Content Security Policy is one of the most important security headers that controls which resources a page can load. It helps prevent XSS attacks by restricting the sources from which scripts, stylesheets, images, and other resources can be loaded.

Example CSP header: Content-Security-Policy: default-src 'self'; script-src 'self' https://trusted-scripts.com; img-src 'self' data: https:

Impact on scraping: - May prevent dynamic content from loading if external resources are blocked - Can affect JavaScript execution in headless browsers - Might cause incomplete page rendering if critical resources are restricted

Cross-Origin Resource Sharing (CORS)

CORS headers control which domains can access resources from a different origin.
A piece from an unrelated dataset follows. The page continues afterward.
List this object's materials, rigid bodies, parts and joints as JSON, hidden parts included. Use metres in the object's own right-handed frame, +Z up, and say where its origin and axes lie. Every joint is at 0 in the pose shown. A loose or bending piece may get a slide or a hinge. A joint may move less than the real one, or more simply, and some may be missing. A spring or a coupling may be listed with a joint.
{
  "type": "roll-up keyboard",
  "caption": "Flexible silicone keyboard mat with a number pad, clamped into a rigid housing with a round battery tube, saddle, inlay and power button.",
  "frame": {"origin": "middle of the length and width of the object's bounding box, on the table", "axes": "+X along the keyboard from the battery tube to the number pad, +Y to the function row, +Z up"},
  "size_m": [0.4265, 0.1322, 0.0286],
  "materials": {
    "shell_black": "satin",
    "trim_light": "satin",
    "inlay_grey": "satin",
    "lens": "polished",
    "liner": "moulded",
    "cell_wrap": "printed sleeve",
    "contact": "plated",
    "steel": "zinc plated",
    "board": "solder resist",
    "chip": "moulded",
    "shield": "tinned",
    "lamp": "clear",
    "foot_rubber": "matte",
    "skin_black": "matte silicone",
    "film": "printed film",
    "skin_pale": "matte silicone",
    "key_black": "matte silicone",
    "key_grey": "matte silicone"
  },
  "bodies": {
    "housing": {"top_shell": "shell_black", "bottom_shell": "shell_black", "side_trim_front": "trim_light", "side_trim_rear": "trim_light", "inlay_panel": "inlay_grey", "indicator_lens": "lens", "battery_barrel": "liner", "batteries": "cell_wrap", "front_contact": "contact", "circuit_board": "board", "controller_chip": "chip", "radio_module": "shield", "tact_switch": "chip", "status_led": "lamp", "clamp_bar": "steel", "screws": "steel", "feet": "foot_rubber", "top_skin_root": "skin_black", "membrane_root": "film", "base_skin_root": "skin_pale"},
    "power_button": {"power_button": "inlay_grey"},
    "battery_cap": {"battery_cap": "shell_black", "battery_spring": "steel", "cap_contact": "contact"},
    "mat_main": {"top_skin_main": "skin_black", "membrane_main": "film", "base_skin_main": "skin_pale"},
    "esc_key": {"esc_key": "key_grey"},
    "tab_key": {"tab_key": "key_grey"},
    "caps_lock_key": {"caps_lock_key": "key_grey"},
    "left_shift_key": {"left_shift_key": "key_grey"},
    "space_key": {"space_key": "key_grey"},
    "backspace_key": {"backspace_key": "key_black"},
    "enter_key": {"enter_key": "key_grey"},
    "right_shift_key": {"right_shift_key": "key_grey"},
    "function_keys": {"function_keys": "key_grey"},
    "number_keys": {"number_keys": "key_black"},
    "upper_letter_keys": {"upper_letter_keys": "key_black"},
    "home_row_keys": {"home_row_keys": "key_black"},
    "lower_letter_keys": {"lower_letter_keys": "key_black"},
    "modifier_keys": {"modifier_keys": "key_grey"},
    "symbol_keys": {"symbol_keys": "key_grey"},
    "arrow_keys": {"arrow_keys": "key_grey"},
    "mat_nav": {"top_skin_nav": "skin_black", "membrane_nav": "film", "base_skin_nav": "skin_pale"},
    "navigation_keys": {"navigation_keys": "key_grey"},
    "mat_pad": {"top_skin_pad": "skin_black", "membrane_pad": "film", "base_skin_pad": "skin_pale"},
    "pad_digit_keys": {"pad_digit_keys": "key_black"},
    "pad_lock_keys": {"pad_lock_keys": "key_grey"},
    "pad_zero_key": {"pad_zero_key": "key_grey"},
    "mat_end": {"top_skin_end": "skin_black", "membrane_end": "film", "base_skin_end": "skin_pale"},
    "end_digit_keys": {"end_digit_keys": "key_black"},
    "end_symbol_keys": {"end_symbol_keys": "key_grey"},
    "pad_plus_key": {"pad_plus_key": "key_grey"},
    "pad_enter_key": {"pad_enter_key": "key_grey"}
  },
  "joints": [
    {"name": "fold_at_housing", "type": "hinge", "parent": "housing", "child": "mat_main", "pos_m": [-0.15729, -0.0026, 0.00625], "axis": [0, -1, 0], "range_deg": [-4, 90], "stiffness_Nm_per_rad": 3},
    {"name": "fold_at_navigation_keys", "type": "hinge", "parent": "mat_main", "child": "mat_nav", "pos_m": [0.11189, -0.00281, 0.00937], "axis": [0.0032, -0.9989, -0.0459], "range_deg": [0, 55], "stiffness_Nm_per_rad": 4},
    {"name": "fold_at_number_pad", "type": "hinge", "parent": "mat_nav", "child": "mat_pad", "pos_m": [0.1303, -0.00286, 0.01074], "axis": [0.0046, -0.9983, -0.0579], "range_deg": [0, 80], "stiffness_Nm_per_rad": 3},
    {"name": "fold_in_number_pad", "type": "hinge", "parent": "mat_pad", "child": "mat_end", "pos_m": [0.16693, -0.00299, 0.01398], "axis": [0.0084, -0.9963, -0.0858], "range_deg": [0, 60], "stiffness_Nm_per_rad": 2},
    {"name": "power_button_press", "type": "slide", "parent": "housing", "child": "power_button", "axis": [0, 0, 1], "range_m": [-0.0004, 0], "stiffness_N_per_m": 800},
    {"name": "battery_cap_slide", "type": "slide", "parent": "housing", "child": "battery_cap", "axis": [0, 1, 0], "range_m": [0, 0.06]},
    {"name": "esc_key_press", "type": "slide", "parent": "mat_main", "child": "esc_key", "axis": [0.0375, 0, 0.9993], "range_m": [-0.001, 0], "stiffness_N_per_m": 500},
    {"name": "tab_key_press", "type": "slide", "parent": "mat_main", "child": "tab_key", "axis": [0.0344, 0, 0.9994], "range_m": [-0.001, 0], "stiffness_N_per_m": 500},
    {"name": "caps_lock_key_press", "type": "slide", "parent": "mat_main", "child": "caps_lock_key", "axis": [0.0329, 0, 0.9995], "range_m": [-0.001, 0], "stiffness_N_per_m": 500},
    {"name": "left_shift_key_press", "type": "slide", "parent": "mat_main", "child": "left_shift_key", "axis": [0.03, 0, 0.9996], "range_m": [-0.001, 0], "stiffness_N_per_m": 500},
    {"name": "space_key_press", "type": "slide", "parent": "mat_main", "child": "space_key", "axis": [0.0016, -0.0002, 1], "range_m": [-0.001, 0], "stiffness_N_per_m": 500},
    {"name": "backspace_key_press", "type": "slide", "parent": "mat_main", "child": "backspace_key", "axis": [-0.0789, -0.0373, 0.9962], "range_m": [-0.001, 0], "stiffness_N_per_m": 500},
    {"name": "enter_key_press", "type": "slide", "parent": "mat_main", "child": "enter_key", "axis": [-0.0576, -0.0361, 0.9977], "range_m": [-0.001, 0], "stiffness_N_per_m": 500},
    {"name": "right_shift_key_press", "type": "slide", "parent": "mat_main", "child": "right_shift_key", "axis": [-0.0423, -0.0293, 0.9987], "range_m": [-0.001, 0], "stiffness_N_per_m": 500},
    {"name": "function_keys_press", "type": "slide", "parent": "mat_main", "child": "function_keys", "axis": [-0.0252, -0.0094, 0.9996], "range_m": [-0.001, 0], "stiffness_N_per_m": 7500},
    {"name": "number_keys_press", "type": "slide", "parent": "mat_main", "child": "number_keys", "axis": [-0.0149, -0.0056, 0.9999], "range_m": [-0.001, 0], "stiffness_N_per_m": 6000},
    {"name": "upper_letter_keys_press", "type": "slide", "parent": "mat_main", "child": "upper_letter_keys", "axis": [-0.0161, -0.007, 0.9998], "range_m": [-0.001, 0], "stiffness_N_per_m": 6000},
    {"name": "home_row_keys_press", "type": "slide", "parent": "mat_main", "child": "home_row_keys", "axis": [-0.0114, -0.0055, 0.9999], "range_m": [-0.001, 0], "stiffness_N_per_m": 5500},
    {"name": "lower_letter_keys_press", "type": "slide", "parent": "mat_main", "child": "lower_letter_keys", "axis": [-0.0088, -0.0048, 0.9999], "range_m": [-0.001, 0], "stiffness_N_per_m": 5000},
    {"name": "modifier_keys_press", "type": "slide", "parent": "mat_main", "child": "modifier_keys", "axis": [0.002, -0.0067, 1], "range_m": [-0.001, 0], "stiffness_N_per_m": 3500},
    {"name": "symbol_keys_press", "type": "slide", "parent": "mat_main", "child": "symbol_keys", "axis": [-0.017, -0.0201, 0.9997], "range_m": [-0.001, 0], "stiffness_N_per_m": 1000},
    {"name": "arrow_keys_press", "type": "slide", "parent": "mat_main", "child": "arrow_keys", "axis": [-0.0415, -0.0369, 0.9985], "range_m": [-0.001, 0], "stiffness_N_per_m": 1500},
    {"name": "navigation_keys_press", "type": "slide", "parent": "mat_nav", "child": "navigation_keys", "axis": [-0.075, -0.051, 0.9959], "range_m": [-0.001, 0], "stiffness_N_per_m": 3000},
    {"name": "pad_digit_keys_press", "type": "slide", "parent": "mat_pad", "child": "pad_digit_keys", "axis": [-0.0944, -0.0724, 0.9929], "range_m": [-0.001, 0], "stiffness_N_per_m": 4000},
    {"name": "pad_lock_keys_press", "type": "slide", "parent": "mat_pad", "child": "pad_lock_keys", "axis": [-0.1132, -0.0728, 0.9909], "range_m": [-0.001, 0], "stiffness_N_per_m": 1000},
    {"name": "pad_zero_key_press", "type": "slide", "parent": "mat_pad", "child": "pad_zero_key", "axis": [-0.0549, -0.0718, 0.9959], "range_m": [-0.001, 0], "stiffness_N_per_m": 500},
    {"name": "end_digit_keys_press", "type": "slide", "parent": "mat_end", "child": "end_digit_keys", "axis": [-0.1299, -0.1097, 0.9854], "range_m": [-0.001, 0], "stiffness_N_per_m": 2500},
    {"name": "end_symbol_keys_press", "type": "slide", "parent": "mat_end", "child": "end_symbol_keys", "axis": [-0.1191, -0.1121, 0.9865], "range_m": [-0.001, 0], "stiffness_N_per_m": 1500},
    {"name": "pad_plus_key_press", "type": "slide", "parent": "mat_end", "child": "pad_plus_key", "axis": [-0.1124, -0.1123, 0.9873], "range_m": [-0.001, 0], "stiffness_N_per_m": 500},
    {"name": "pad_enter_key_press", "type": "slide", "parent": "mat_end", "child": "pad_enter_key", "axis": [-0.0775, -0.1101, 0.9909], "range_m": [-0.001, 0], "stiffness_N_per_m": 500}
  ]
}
These headers are primarily enforced by browsers during AJAX requests.

Common CORS headers: Access-Control-Allow-Origin: https://example.com Access-Control-Allow-Methods: GET, POST, PUT, DELETE Access-Control-Allow-Headers: Content-Type, Authorization

Impact on scraping: - Affects API requests made from browser-based scrapers - Can prevent data fetching from third-party endpoints - Usually doesn't impact traditional HTTP client scraping

X-Frame-Options

This header prevents a page from being embedded in frames or iframes, protecting against clickjacking attacks.
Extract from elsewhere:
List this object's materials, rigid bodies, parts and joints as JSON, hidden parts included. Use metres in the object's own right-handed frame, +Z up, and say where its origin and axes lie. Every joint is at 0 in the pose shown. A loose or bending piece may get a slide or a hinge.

Values: X-Frame-Options: DENY X-Frame-Options: SAMEORIGIN X-Frame-Options: ALLOW-FROM https://example.com

Impact on scraping: - Prevents loading pages in iframe-based scraping tools - Can interfere with certain browser automation scenarios - May affect embedded content extraction

Practical Examples and Workarounds

Python with Requests

When scraping with Python's requests library, most security headers won't directly affect your scraping since you're not running JavaScript or rendering pages:

import requests
from bs4 import BeautifulSoup

def scrape_with_custom_headers():
    headers = {
        'User-Agent': 'Mozilla/5.0 (Windows NT 10.0; Win64; x64) AppleWebKit/537.36',
        'Accept': 'text/html,application/xhtml+xml,application/xml;q=0.9,*/*;q=0.8',
        'Accept-Language': 'en-US,en;q=0.5',
        'Accept-Encoding': 'gzip, deflate',
        'Connection': 'keep-alive'
    }

    response = requests.get('https://example.com', headers=headers)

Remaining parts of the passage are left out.